Run All Night – A Review

Liam Neeson films are generally as rigidly structured as a haiku. You have a mostly useless, probably haunted, normally drunk, violent auld fella who, via a series of fantastic circumstances, is offered a shot a redemption through violence. We’re given the alluring fantasy that you can make good by punching enough people in the throat.

Run All Night follows this template. Neeson plays a stock character nicknamed ‘Jimmy the Gravedigger’ who shoots a mob boss’ son while protecting his own kid, Mike. Ed Harris plays the crinkly, understandably annoyed mobster who puts his decades-old friendship with Jimmy aside in pursuit of revenge. All the pieces are in place for 2 hours of enjoyable B grade action. The director, Jaume Collet-Serra, helmed last years Non Stop, a critical flop that was actually diverting, silly fun as well as 2009’s great creepy kid movie Orphan.

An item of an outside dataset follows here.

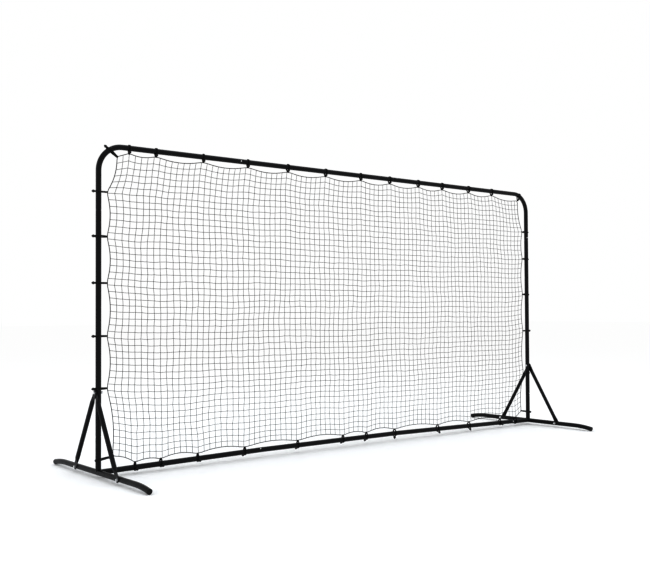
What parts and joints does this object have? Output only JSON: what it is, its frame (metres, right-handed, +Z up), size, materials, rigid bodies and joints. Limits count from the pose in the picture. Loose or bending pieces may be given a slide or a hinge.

What we actually get is a film which seems schizophrenic in its tone. On the one hand you have cardboard cut out baddies who have dedicated cocaine drawers and flashy, superfluous camera moves. On the other hand the action pauses constantly for characters to deliver monologues about the toll all this killing has taken on them and a voiceover that ponders what happens to us at the moment of death. It’s as if Schwarzenegger paused every ten minutes in Commando and soliloquised about the value of human life. This attempt at Mean Streets-esque gravitas sinks the whole thing.
Too daft to be a character piece and too self serious to be any craic; this feels like a film that can’t decide if it wants to be Taken or The Act of Killing and, amazingly, that’s a very bad combination.
Run All Night is in cinemas Friday 13th March.